Japanese loan providers used to take the one-size-fits-all approach, lending to a set standard at set interest rates. But in recent years, lifestyles of the Japanese began to vary, with more people working as independent contractors or becoming self-employed. In the past, "if you did not fit the prescribed standards, you did not qualify for a loan," said Takashi Yamamoto, director of mortgage services at GE Consumer Finance, in Tokyo. "We don't take that approach.
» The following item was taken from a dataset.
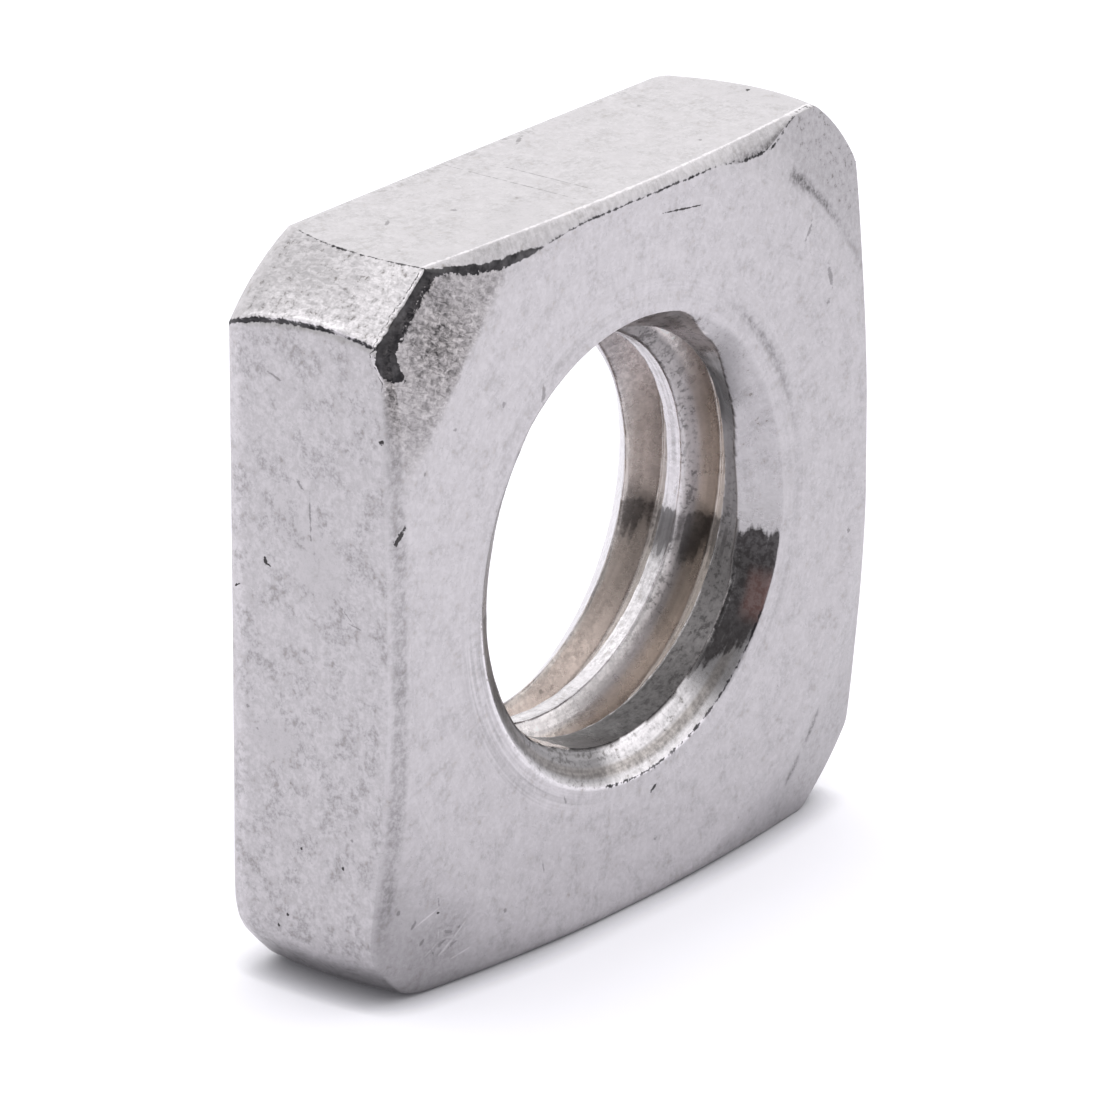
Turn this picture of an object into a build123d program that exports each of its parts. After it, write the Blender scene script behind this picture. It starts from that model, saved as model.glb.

We do risk-based pricing, so we lend at 2 percent if we can't lend at 1 percent, or 3 percent if 2 percent isn't enough and so on," Yamamoto said.

Yamamoto acknowledged, however, that big Japanese banks were breaking into this onetime niche of lending to foreigners and independent professionals at various interest rates. "The competition is intensifying recently," he said.

And to the home-buying foreigner, the lending rates are a boon, reflecting still very low interest rates in Japan. Fixed interest rates for terms of more than 10 years can be as low as 2 percent at leading Japanese banks, with average rates standing around 3 percent. At GE Consumer Finance, interest rates vary depending on customers' credit profiles, but the top rate now is 4.6 percent.

Most foreign home buyers are long-term residents and often are familiar with the local culture and language, a condition that reinforces their decision to go through a rather complex transaction.

"You should be able to read the documents in Japanese," said a recent German buyer who preferred to remain anonymous. "Or you should have a spouse who understands Japanese. Or else you don't have a handle on what's going on with all the papers being shuffled around."